ぼくらは彼のこの新たな人生を支配している巨大な悲劇の壁となっていた。朝、ぼくらに向かって山に行けと彼が命じるのは、朝ごはんが欲しいなどとぼくらに言わせないためなのだとすぐに悟ってしまう、ぼくらはそんな、呪われた子どもたちの一人でもあった。

 ある日、子どもたちの誰かが父親に何かをねだった、そのとき――

 やにわに彼は跳ね起きて、雷に打たれたかのように全身を震わせはじめた。そして、燃えるような眼でぼくらの顔を睨んだ。あるおぞましい考えが彼の脳裡にひらめいたのだ。非のうちどころのない結末をついに発見した者のように彼はその場に直立した。

 ぼくらには事態がよく呑み込めていなかった。だが、ぼくは覚えている。きみの父さんのすぐ傍らの床の上に一丁の拳銃が転がっているのを目にしたとき、ぼくはすべてを了解したのだった。まるで食人鬼に出くわした子どものように、心臓が止まるような恐怖心に駆られて、ぼくは山に向かって一目散に駆け出した。家から逃れようと必死で。
 家から遠く身を引き剥がしたとき、同時にぼくは、幼年時代からも身を引き剥がしたのだった。ぼくらの人生はもはや、つつがなく生きられるような、容易で甘美なものではないのだ。事態は、ぼくたち一人ひとりの頭に弾丸をぶち込むことでしか解決できないようなところまで来てしまった。

アラブ、祈りとしての文学

アラブ、祈りとしての文学

 村上さんは『約束された場所で』の冒頭で、次のように書かれています。

私が目指したのは、明確なひとつの視座を作り出すことではなく、明確な多くの視座を――読者のためにそしてまた私自身のために――作り出すのに必要な「材料」を提供することにあった。それは基本的には、私が小説を書く場合に目指しているものと同一である。

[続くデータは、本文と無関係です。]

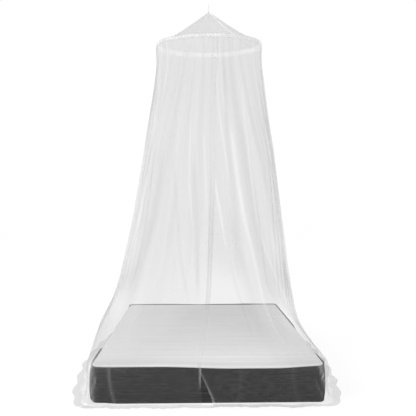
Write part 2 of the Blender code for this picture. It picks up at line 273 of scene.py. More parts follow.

 今回のエルサレム賞受賞にあたっては、村上さんが大切に思う人たちからの心からの祝福と、イスラエルの読者からの温かい歓迎があることだろうと思います。その上でイスラエル占領政策―とりわけシオニズム―を批判するのは、とてもつらいことだろうということも承知しています。けれども、ユダヤ人のためだけに「約束された場所」は、たとえ完結しているとしても、不自然で間違った世界です。

 エルサレムを訪れるなら、どうかあなたの影を死なせずに、パレスチナの「古い夢」を解き放つ夢読みのもとに、手風琴を届けてください。それが、イスラエルの文学を豊穣にするために、村上さんこそがなしうる、最高の貢献なのだと思います。文中非礼がありましたらどうかお許しください。これからもご活躍を期待しています。